SCM-Kapitän Fabian van Olphen bläst ausgerechnet in seinem Jubiläumsjahr viel Gegenwind ins Gesicht.

Von Janette Beck 14.03.2016, 00:01

Magdeburg l Im Hause van Olphen ist momentan das Toben absolut verboten. Und auch wenn es den quirligen Zwillingen Stella und Amy schwerfällt – für den Papa, oder genauer gesagt dessen Nase, nehmen sich die Achtjährigen zurück. „Wir haben ihnen eindringlich erklärt, dass die Nase gebrochen und es gefährlich ist, beim Herumbalgen dagegenzukommen“, berichtet der Holländer über die seit 12.  Februar geltenden Verhaltensregeln.

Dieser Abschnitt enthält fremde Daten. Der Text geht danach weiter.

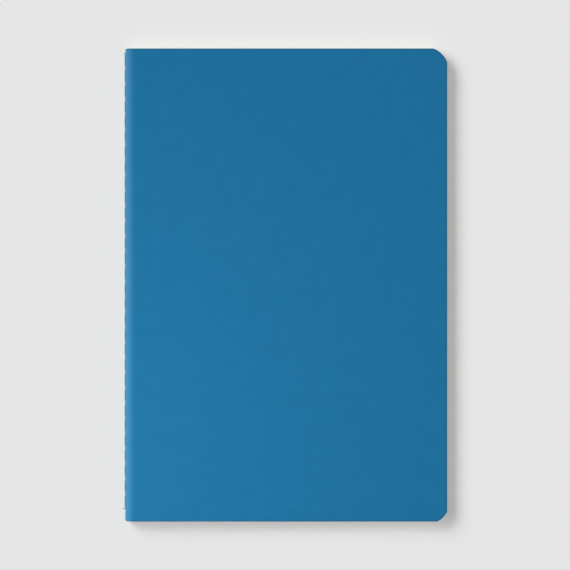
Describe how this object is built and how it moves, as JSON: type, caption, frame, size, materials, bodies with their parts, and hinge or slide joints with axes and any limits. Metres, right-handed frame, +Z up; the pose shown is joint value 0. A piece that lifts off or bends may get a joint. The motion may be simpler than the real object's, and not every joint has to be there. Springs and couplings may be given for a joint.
{
  "type": "thread-sewn softcover notebook",
  "caption": "Soft card notebook: folded sheets nested in a card cover, machine-sewn through the spine fold, with rounded fore-edge corners. Opens in the middle and at both covers.",
  "frame": {"origin": "centre of the outline, seam included, on the surface that the closed notebook lies on, which is the back cover's outer face", "axes": "+X from the spine to the fore-edge, +Y to the head of the page, +Z up through the front cover"},
  "size_m": [0.1432, 0.21, 0.0056],
  "materials": {
    "cover_card": "matte dyed card",
    "page_paper": "uncoated writing paper",
    "sewing_thread": "twisted sewing thread"
  },
  "bodies": {
    "back_leaves": {"sheet_01_back_leaf": "page_paper", "sheet_02_back_leaf": "page_paper", "sheet_03_back_leaf": "page_paper", "sheet_04_back_leaf": "page_paper", "sheet_05_back_leaf": "page_paper", "sheet_06_back_leaf": "page_paper", "sheet_07_back_leaf": "page_paper", "sheet_08_back_leaf": "page_paper", "sheet_09_back_leaf": "page_paper", "sheet_10_back_leaf": "page_paper", "sheet_11_back_leaf": "page_paper", "sheet_12_back_leaf": "page_paper"},
    "spine": {"cover_spine": "cover_card", "sheet_01_fold": "page_paper", "sheet_02_fold": "page_paper", "sheet_03_fold": "page_paper", "sheet_04_fold": "page_paper", "sheet_05_fold": "page_paper", "sheet_06_fold": "page_paper", "sheet_07_fold": "page_paper", "sheet_08_fold": "page_paper", "sheet_09_fold": "page_paper", "sheet_10_fold": "page_paper", "sheet_11_fold": "page_paper", "sheet_12_fold": "page_paper", "needle_thread": "sewing_thread", "bobbin_thread": "sewing_thread"},
    "front_leaves": {"sheet_01_front_leaf": "page_paper", "sheet_02_front_leaf": "page_paper", "sheet_03_front_leaf": "page_paper", "sheet_04_front_leaf": "page_paper", "sheet_05_front_leaf": "page_paper", "sheet_06_front_leaf": "page_paper", "sheet_07_front_leaf": "page_paper", "sheet_08_front_leaf": "page_paper", "sheet_09_front_leaf": "page_paper", "sheet_10_front_leaf": "page_paper", "sheet_11_front_leaf": "page_paper", "sheet_12_front_leaf": "page_paper"},
    "front_cover": {"front_cover": "cover_card"},
    "back_cover": {"back_cover": "cover_card"}
  },
  "joints": [
    {"name": "open_middle", "type": "hinge", "parent": "back_leaves", "child": "front_leaves", "pos_m": [-0.06886, 0, 0.0028], "axis": [0, -1, 0], "range_deg": [0, 179]},
    {"name": "spine_turn", "type": "hinge", "parent": "back_leaves", "child": "spine", "pos_m": [-0.06886, 0, 0.0028], "axis": [0, -1, 0], "range_deg": [0, 90]},
    {"name": "open_front_cover", "type": "hinge", "parent": "front_leaves", "child": "front_cover", "pos_m": [-0.06616, 0, 0.0057], "axis": [0, -1, 0], "range_deg": [0, 179]},
    {"name": "open_back_cover", "type": "hinge", "parent": "back_leaves", "child": "back_cover", "pos_m": [-0.06616, 0, -0.00045], "axis": [0, 1, 0], "range_deg": [0, 179]}
  ],
  "couplings": [
    {"joint": "spine_turn", "follows": "open_middle", "ratio": 0.5}
  ]
}
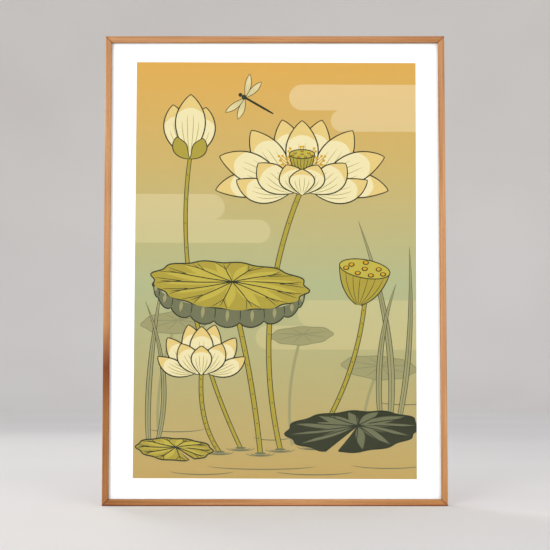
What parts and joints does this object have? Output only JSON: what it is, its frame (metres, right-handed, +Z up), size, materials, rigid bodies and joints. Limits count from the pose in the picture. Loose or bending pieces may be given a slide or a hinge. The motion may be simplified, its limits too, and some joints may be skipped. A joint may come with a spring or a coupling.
{
  "type": "framed print",
  "caption": "Upright framed paper print: thin mitred oak frame, clear pane, print with a white border, backing board, bent steel tabs and hinged D-ring hangers.",
  "frame": {"origin": "middle of the frame's underside, halfway between its front and back", "axes": "+X to the right as seen from the front, +Y from the front to the back, +Z up"},
  "size_m": [0.52, 0.024, 0.715],
  "materials": {
    "oak": "oiled, satin",
    "acrylic": "clear, glossy",
    "print_paper": "matt",
    "hardboard": "smooth, matt",
    "zinc_steel": "zinc plated, satin"
  },
  "bodies": {
    "frame": {"rail_bottom": "oak", "rail_right": "oak", "rail_top": "oak", "rail_left": "oak", "tab_bottom_1": "zinc_steel", "tab_bottom_2": "zinc_steel", "tab_bottom_3": "zinc_steel", "tab_right_1": "zinc_steel", "tab_right_2": "zinc_steel", "tab_right_3": "zinc_steel", "tab_right_4": "zinc_steel", "tab_top_1": "zinc_steel", "tab_top_2": "zinc_steel", "tab_top_3": "zinc_steel", "tab_left_1": "zinc_steel", "tab_left_2": "zinc_steel", "tab_left_3": "zinc_steel", "tab_left_4": "zinc_steel", "acrylic_pane": "acrylic", "print_sheet": "print_paper", "backing_board": "hardboard", "strap_left": "zinc_steel", "rivet_left_1": "zinc_steel", "rivet_left_2": "zinc_steel", "strap_right": "zinc_steel", "rivet_right_1": "zinc_steel", "rivet_right_2": "zinc_steel"},
    "ring_left": {"d_ring_left": "zinc_steel"},
    "ring_right": {"d_ring_right": "zinc_steel"}
  },
  "joints": [
    {"name": "ring_left_swing", "type": "hinge", "parent": "frame", "child": "ring_left", "pos_m": [-0.18, 0.0031, 0.565], "axis": [1, 0, 0], "range_deg": [0, 185]},
    {"name": "ring_right_swing", "type": "hinge", "parent": "frame", "child": "ring_right", "pos_m": [0.18, 0.0031, 0.565], "axis": [1, 0, 0], "range_deg": [0, 185]}
  ]
}
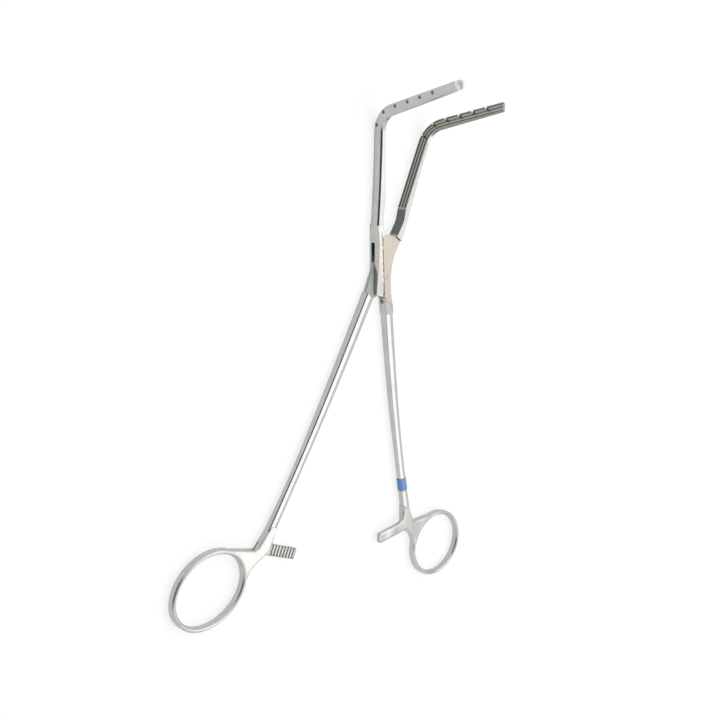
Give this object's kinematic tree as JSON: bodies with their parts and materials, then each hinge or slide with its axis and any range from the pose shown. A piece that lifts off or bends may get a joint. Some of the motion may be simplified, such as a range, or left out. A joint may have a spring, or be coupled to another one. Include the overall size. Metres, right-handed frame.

Die sind überhaupt erst nötig geworden, weil Kreisspieler Jacob Bagersted den Kapitän beim Training unglücklich mit dem Ellenbogen getroffen hat. „Jacob hat sich 50-mal dafür entschuldigt und mir ein großes Bier als Entschädigung versprochen“, so der 34-jährige, der das Missgeschick als Bagatellschaden ansieht – obwohl die Nase zunächst „so krumm wie eine Banane“ gewesen sei und „unter Vollnarkose“ gerichtet werden musste.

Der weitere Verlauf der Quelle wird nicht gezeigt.